To conceptualise this, my proposal has always been to stop viewing skills training as a supply side phenomena - a pipeline to transform rural folk to urban workers - and start imagining it as a demand creation tool - a skilled workforce facilitating expansion of economic activities, creating demand and expanding jobs and growth. This would need a redefinition of priorities in policy-making, but if that is driven by political considerations of rural vote bank, we already know the solution to India's bulging demographics does not lie in unorganised-to-organised sector transition, important as it may be for the functioning of the welfare state, but in the expansion of the urban economy and jobs. This is what informs the government policy towards entrepreneurship development and campaigns such as 'Make in India' and the skills policy should be seen in line with these broad economic measures.

To return to the question we began with - how should one build a new skills training business in India - one should look beyond the dictates of the government policy and be guided by economic fundamentals. There is always an incentive for private investment backed education businesses to chase the existing pots of money - and follow the government mandates however misdirected they may be - rather than crafting a strategy around economic fundamentals of a changing economy. However, this is why private education businesses, more often than not, fail to create long term value for its investors, as a business aligned with government priorities may create value for its primary customers, government itself, but not for learners, whose fates are more tied to economic fundamentals.

Therefore, we are talking about creating a skills training business that is aligned with long term trends of the Indian economy, which will be equipped to create long term value for its investors. I shall propose five principles in designing the business model for this.

First, I shall design it as a platform that can engage employers flexibly, rather than a close-ended education provider. So, instead of a 'college', one is building the equivalent of an external 'HR Business Partner', a service provider who aligns with strategic needs of a large employer and designs a range of solutions, encompassing immediate as well as long term needs, for identification, recruitment, development and retention of talent.

Second, this platform would, at its heart, have a framework that takes a broader perspective of 'skill'. In today's workplaces, it is not enough to know 'how to', because 'how to' is constantly changing and always facing disruption from technological change, but also 'why' and 'what'. So, to use a metaphor, every mason needs to be able to visualise the cathedral they are building, or at least the corner of the spire that they are building themselves. This may be common sense, but this is hardly promoted when one seeks to divide between Education and Skills Training, confining the latter to the limited scope of 'How To' knowledge.
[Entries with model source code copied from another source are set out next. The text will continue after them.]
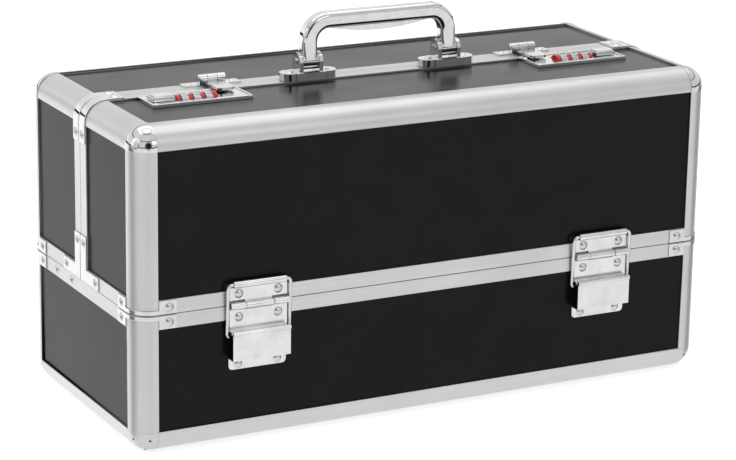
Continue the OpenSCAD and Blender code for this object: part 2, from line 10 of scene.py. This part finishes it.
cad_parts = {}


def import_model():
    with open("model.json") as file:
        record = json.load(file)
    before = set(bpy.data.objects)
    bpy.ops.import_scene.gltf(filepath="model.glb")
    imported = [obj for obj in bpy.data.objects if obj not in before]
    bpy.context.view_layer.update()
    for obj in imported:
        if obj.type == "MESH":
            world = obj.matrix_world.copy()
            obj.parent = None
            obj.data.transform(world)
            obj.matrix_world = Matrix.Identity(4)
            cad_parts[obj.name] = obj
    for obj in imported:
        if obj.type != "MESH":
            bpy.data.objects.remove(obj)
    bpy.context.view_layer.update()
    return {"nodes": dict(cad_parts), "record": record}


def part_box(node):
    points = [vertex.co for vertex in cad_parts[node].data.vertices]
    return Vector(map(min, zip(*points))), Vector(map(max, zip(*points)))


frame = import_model()
nodes = frame["nodes"]

# ---- sizes read from the frame ----

HALF_X, HALF_Y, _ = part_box("base_frame")[1]
CASE_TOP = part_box("front_lid_rim")[1].z
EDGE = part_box("base_corner_caps")[1].z  # width of the rounded profiles
RIM_LO, RIM_HI = (b.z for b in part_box("base_rim"))
RIM = RIM_HI - RIM_LO
POST_X, POST_Y = HALF_X - EDGE, HALF_Y - EDGE  # a corner post lies beyond both
STRIP_Y = 1.03 * RIM  # the upright strips at the split lie within this
MIDDLE = Vector((0, 0, CASE_TOP / 2))
BEYOND = 10.0  # farther out than any piece


# ---- node helpers ----

def add(tree, kind, inputs=None, **props):
    """Adds a shader node; an input is a value or another node's output socket."""
    made = tree.nodes.new(kind)
    for key, value in props.items():
        setattr(made, key, value)
    for key, value in (inputs or {}).items():
        if isinstance(value, bpy.types.NodeSocket):
            tree.links.new(value, made.inputs[key])
        else:
            made.inputs[key].default_value = value
    return made


def calc(tree, operation, a, b=0.0):
    return add(tree, "ShaderNodeMath", {0: a, 1: b}, operation=operation).outputs[0]


def place(tree):
    """Position in the case's own frame, which turns with the part."""
    return add(tree, "ShaderNodeTexCoord").outputs["Object"]


def noise(tree, vector, scale, detail=2.0, rough=0.5):
    made = add(tree, "ShaderNodeTexNoise", {"Vector": vector, "Scale": scale, "Detail": detail,
                                            "Roughness": rough})
    return made.outputs["Fac"]


def stretch(tree, vector, scales):
    made = add(tree, "ShaderNodeVectorMath", {0: vector, 1: scales}, operation="MULTIPLY")
    return made.outputs[0]


def spread(tree, fac, low, high):
    """Maps a noise's useful range, about 0.3 to 0.7, onto low to high."""
    made = add(tree, "ShaderNodeMapRange", {"Value": fac, "From Min": 0.3, "From Max": 0.7,
                                            "To Min": low, "To Max": high})
    return made.outputs["Result"]


def mix_value(tree, fac, a, b):
    return add(tree, "ShaderNodeMix", {0: fac, 2: a, 3: b}, data_type="FLOAT").outputs[0]


def mix_color(tree, fac, a, b):
    """Mixes two colours; each is red, green and blue, or an output socket."""
    a, b = (c if isinstance(c, bpy.types.NodeSocket) else (*c, 1) for c in (a, b))
    return add(tree, "ShaderNodeMix", {0: fac, 6: a, 7: b}, data_type="RGBA").outputs[2]


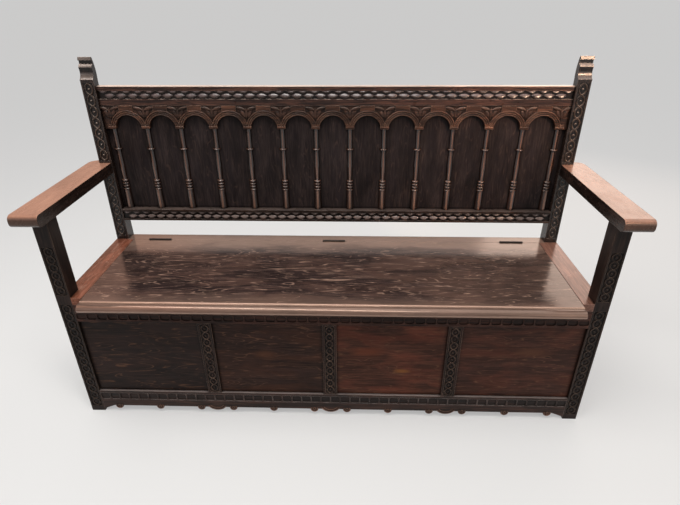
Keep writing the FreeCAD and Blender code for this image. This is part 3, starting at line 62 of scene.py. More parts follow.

Third, this platform would be founded on workplace realities of our time: Collaborative Work, an appreciation of available and emerging technologies, global outlook and appreciation of competitive environment, and the changing nature of workplace relationships and contracts. Because skills training is often run with outdated assumptions about working relationships and environments, the learners miss out an appreciation of what work would be like in real life. Many Indian skills training providers complain that their learners do not find jobs because they are not ready to move, or that they have unreal expectations about their contracts etc. One can blame the social realities of India, and in this, there is some justification; but that the skills training completely usually miss the subject of what is to be expected at the end does not reflect well on the sector.

Fourth, this platform should recognise an important reality of the Indian workplaces - that ability to speak fluently in multiple languages is one of the, perhaps the most, valuable skill in the Indian workplace. For most cases, it is English which makes a difference; but in other cases, for jobs focused on domestic consumption, speaking in Hindi or one of Southern tongues (or in all four major Southern languages) create an immense advantage. Depending on the job/ sector, language training, alongside the attendant behaviours and professional abilities, should be an essential part of the proposition.

Fifth, one of the reason college students do not transition well into jobs because they continue to think of themselves as 'students' longer than they should: This is a persistent complaint one hears from large employers of graduates in India. This is indeed a global problem: That the environment education providers create, and the expectations they place on their learners, are often defined in terms of mastery of given knowledge, but not sufficiently focused on development of their professional identities (other than as academics). If this is an annoying problem with formal education, in skills training, this is a deal-breaker. The objective of skills training is to develop the 'Working Identity' - my favourite term borrowed from INSEAD's Herminia Ibarra - and the whole environment should be geared towards creation of this identity for the learners, through performance of real life work, through interactions with practitioner mentors and through partnership in appropriate communities.

So, what would a skills training business look like if constructed around these principles? It would look like a Service, rather than a chain of training centres, for sure. It would work in partnership with owners of training facilities, which is a well-established model, but this partnership would operate with certain parameters, rather than a current, free-for-all model that has turned the model into a MLM business. The core competencies of this business would be strategic engagement with the employers and ability to structure experiences leading to the mastery of high demand and emergent skills. The key assets in this business model would indeed include technological capability to own the learner experience over the full life-cycle, as well as complete control over the value-creating levers such as the mentors and the activities that the learner performs. The objective of the business would be to develop the learners' 'working identities', which is an aggregate of job related abilities, career mindset, softer skills, technological literacy and professional language skills. This model would fit perfectly with the current conversation in India to create clear educational pathways from vocational to academic credentials, and while I do not subscribe to the oft-stated view that one should be able to do a Ph D in Plumbing (I have heard this many times as an illustration of the portability of vocational qualifications into the academic world, but this reflects a complete ignorance of what either Ph D, or Plumbing, is about), I believe that recognising Professional Skills within an academic framework is eminently possible and many Indian universities are very keen to create such pathways and many employers looking for skills are often constrained by contract terms to hire degree holders.